Option A — WCAG 2.1 A (minimum)
Covers only the most basic accessibility requirements. Insufficient for many government contracts.
Option B ★ Recommended — WCAG 2.1 AA
The standard required by most US government accessibility procurement and Section 508. Build accessible component patterns into the design system from Phase 1. Include automated accessibility checks (axe-core in Playwright) in the E2E suite.
Option C — No formal commitment
Maximizes short-term development velocity, creates procurement blockers with any government customer, and makes retrofitting very expensive post-launch.
What is the test environment topology and data strategy?
Without a defined environment topology, QA runs against inconsistent environments and production deployments have no validated staging gate. The data strategy for each environment determines whether tests reflect real-world behavior or produce false confidence with synthetic data.
Option A ★ Recommended — dev + staging + prod
Dev (local): Docker Compose with Postgres + Redis. Each engineer runs the full stack locally. Seed data from a shared fixture set.

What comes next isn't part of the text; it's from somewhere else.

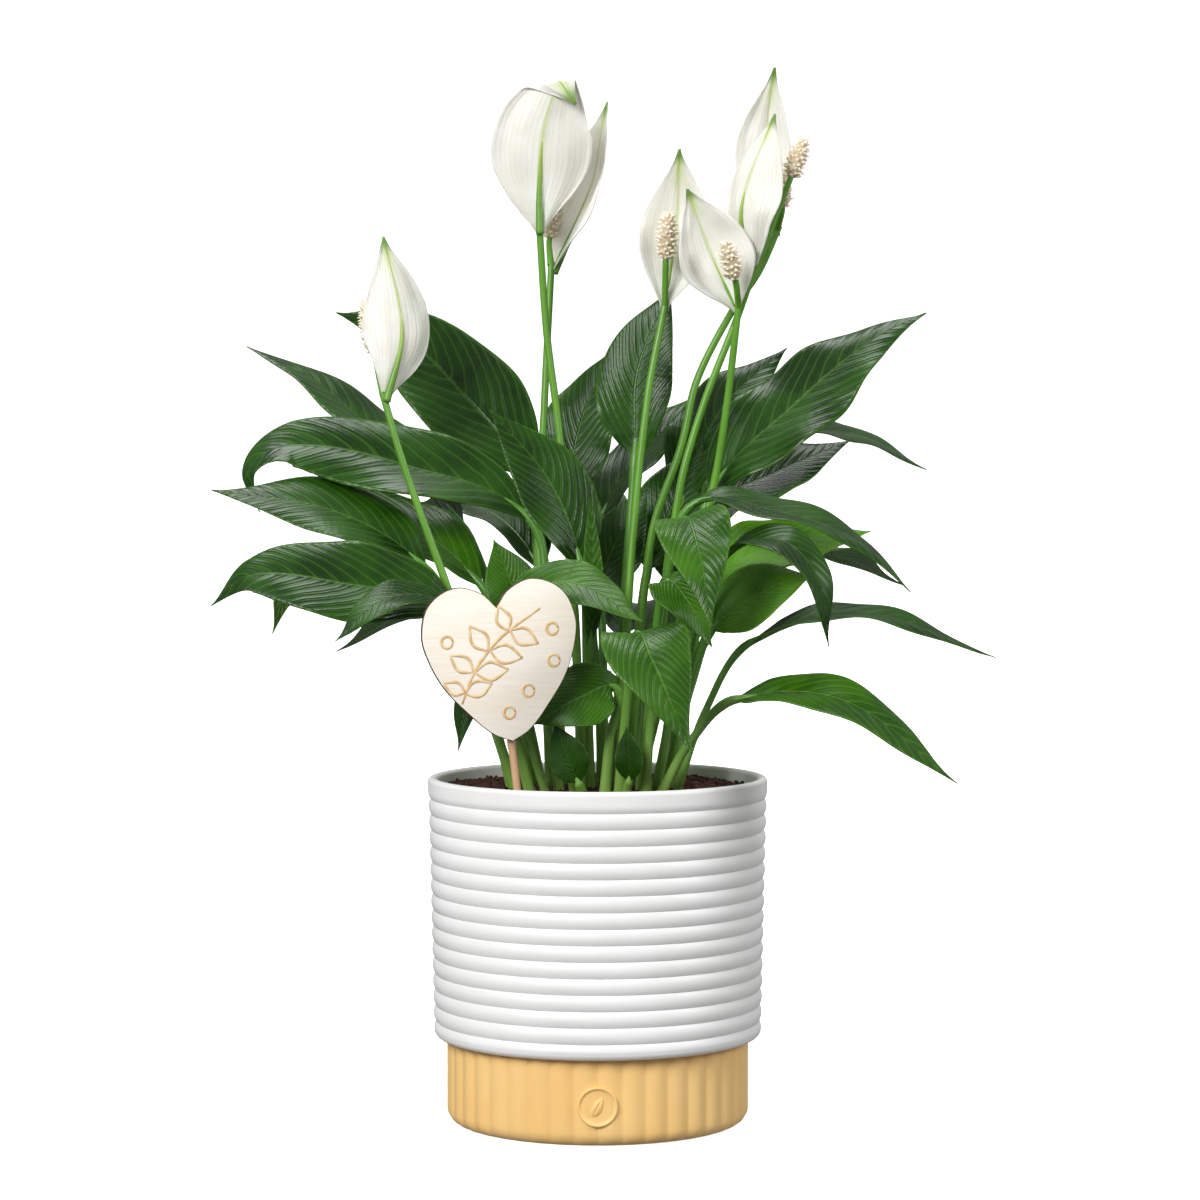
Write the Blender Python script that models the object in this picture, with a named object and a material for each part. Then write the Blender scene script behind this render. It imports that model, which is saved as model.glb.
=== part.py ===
"""Peace lily in a ribbed two-tone pot, with a wooden heart on a stick."""

import math

import bmesh
import bpy
from mathutils import Matrix, Vector
from mathutils.geometry import interpolate_bezier

MM = 0.001
SMOOTH_ANGLE = math.radians(40.0)
UPRIGHT = Vector((0.0, 0.0, 1.0))

# Driving dimensions, in millimetres.
POT_RIM_RADIUS = 72.5
POT_TAPER = 2.5
POT_TOP = 147.5
POT_LOW = 36.5
POT_WALL = 3.0
RIM_BAND = 9.0
RIB_COUNT = 15
RIB_DEPTH = 1.0
LIP_ROUND = 1.2
BASE_STEP = 5.5
BASE_WALL = 4.5
BASE_FLOOR = 4.0
BASE_CORNER = 4.0
FLUTE_COUNT = 40
FLUTE_DEPTH = 0.8
COLLAR_HEIGHT = 7.5
COLLAR_INSET = 1.2
SOIL_BELOW_RIM = 4.5
GAP = 0.3
ROUNDEL_RADIUS = 8.5
ROUNDEL_HEIGHT = 17.0
ROUNDEL_PROUD = 0.5
HEART_WIDTH = 65.0
HEART_HEIGHT = 67.0
HEART_THICKNESS = 3.0
HEART_LEAN = math.radians(7.0)
HEART_TURN = math.radians(10.0)
HEART_FULLNESS = 2.4
HEART_SIDE = -35.0
HEART_FROM_WALL = 12.5
HEART_ABOVE_SOIL = 24.0
STICK_RADIUS = 1.7
STICK_REACH = 24.0
PETIOLE_RADIUS = 2.0
KNEE_OUT = 0.4
KNEE_UP = 0.55
BLADE_THICKNESS = 1.2
STALK_RADIUS = 1.9
SPATHE_THICKNESS = 1.2
STIPE_RADIUS = 1.1
SPADIX_RADIUS = 4.0
SEAT_OFFSET = 1.3
SEAT_RISE = 0.9

# What follows from them.
POT_LOW_RADIUS = POT_RIM_RADIUS - POT_TAPER
BASE_RADIUS = POT_LOW_RADIUS - BASE_STEP
COLLAR_TOP = POT_LOW + COLLAR_HEIGHT
SOIL_TOP = POT_TOP - SOIL_BELOW_RIM
INNER_RADIUS = POT_RIM_RADIUS - RIB_DEPTH - POT_WALL
HEART_POINT = Vector((HEART_SIDE, HEART_FROM_WALL - INNER_RADIUS, SOIL_TOP + HEART_ABOVE_SOIL))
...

Staging: Mirrors prod infrastructure (same ECS task definitions, same RDS instance class). Uses anonymized production data refreshed weekly. QA runs the full automated test suite against staging before any prod deployment. No prod deployment without a passing staging run.
Prod: Live customer data, automated backups, no direct test access.
Option B — dev + qa + staging + prod
Adds a dedicated QA environment between dev and staging. Increases ops cost and environment drift risk. Justified for larger teams; likely over-engineered for the initial build team size.
Option C — dev + prod only
Minimum overhead, maximum production risk. No gate between development and live customer data. Not acceptable for a multi-tenant SaaS product.